Kekerasan yang menimpa Udin dan Nurhadi membuktikan kasus kekerasan terhadap jurnalis masih terus terjadi di setiap rezim yang berbeda. Berdasarkan hasil riset AJI Indonesia, angka kekerasan terhadap jurnalis sejak Mei 2020-Mei 2021 mencapai 90 kasus. Jumlahnya meningkat ketimbang tahun sebelumnya, 54 kasus. Sedangkan data Lembaga Bantuan Hukum (LBH) Pers menyebut ada 117 kasus. Dan pelaku kekerasan terbanyak adalah polisi.

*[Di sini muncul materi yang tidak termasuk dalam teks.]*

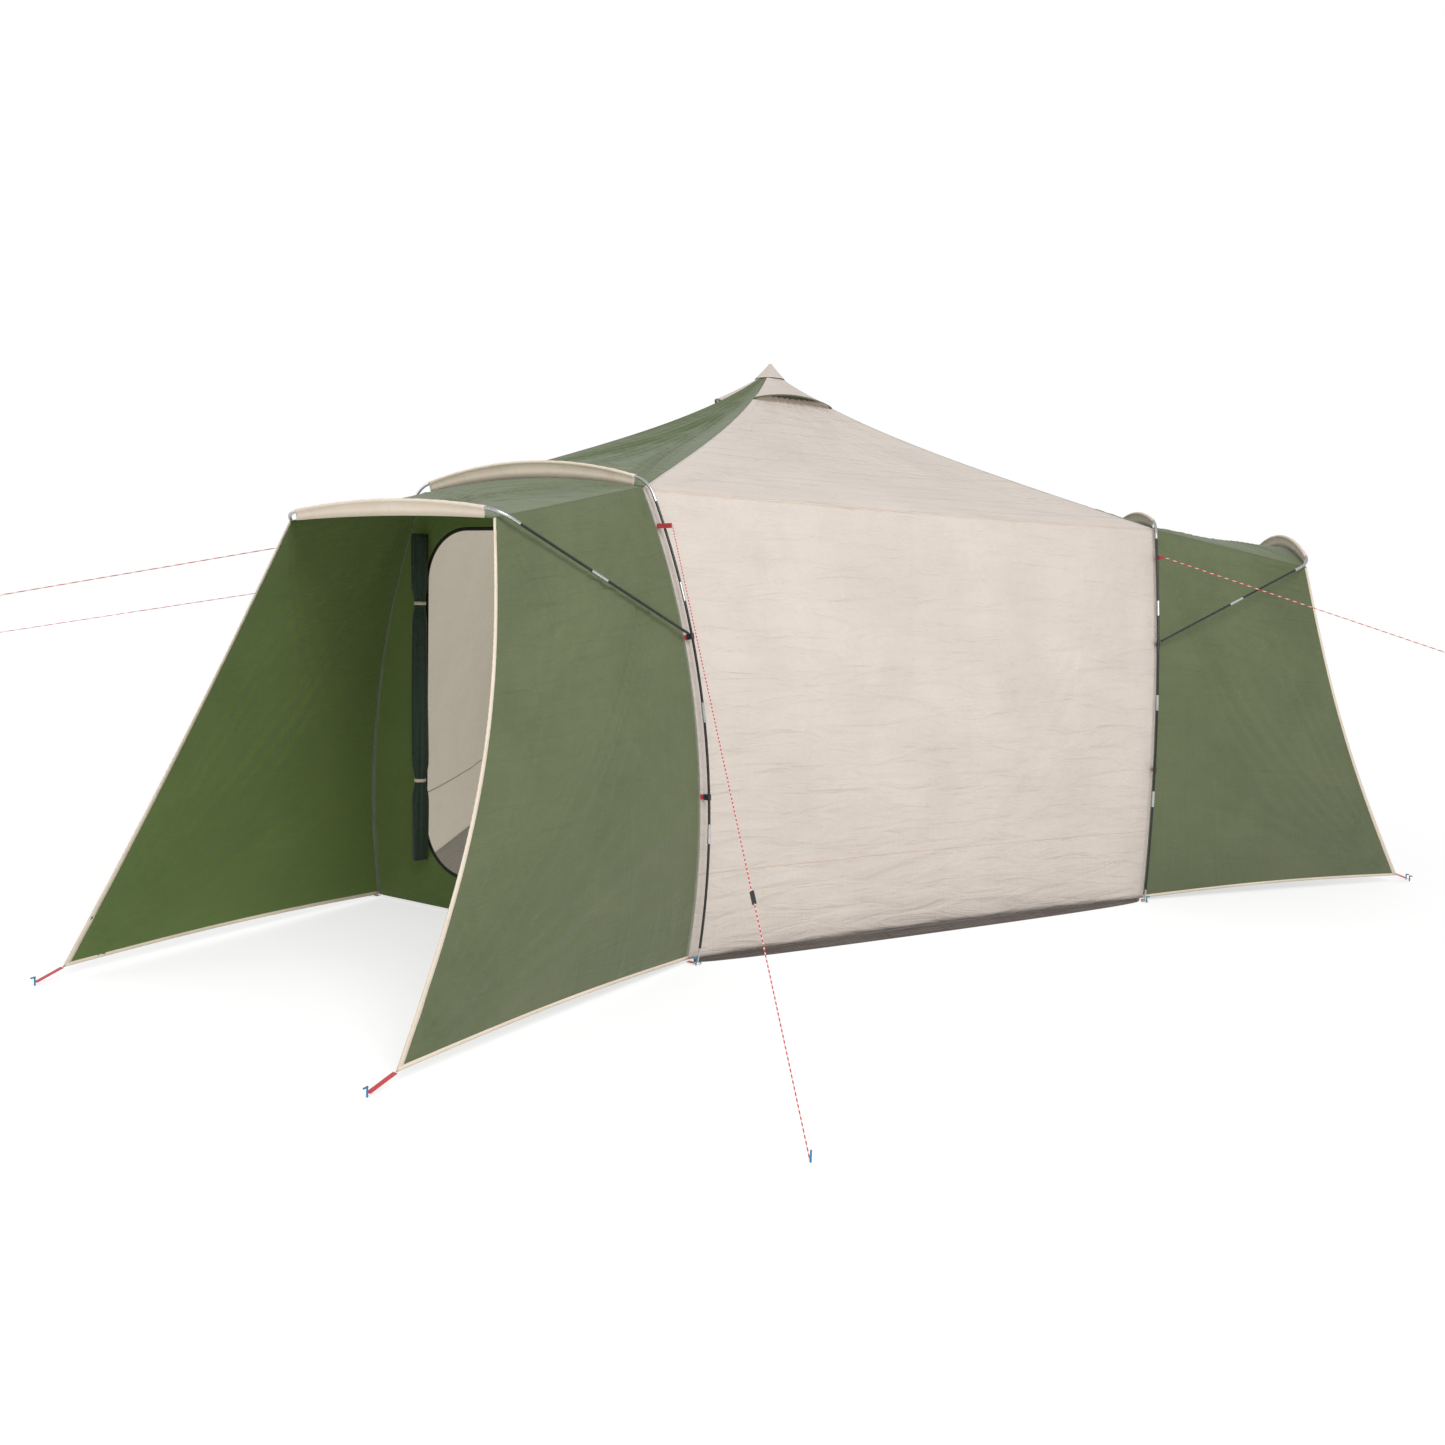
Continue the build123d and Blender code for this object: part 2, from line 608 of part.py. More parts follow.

Baca Juga: Alih Status Pegawai KPK Jadi ASN, UII: MK Salah Kutip Aturan

1. Udin, jurnalis kasus korupsi yang dibunuh di era Orde Baru

Pameran Memorabilia Wartawan Udin di Sleman, 3 Mei 2021. (IDN Times/Pito Agustin Rudiana)

Adalah Heru Prasetya, mantan redaktur Bernas yang mengedit berita-berita Udin di halaman daerah. Sore itu, dia berkesempatan membaca ulang dua dari sejumlah potongan berita-berita Udin tentang perkara suap yang diduga dilakukan Bupati Bantul masa itu, Sri Roso Sudarmo. Dia ingin terpilih lagi menjadi bupati kali kedua. Caranya dengan menyuap Yayasan Dharmais milik Presiden Soeharto senilai Rp1 miliar. Zaman itu, siapapun kepala daerah yang terpilih harus mendapat restu presiden.

“Dan ini berita yang pertama (dimuat media massa) di Yogyakarta. Belum ada koran yang menulis, karena itu berita sensitif. Jurnalis yang berani menulis, ya Mas Udin,” papar Heru.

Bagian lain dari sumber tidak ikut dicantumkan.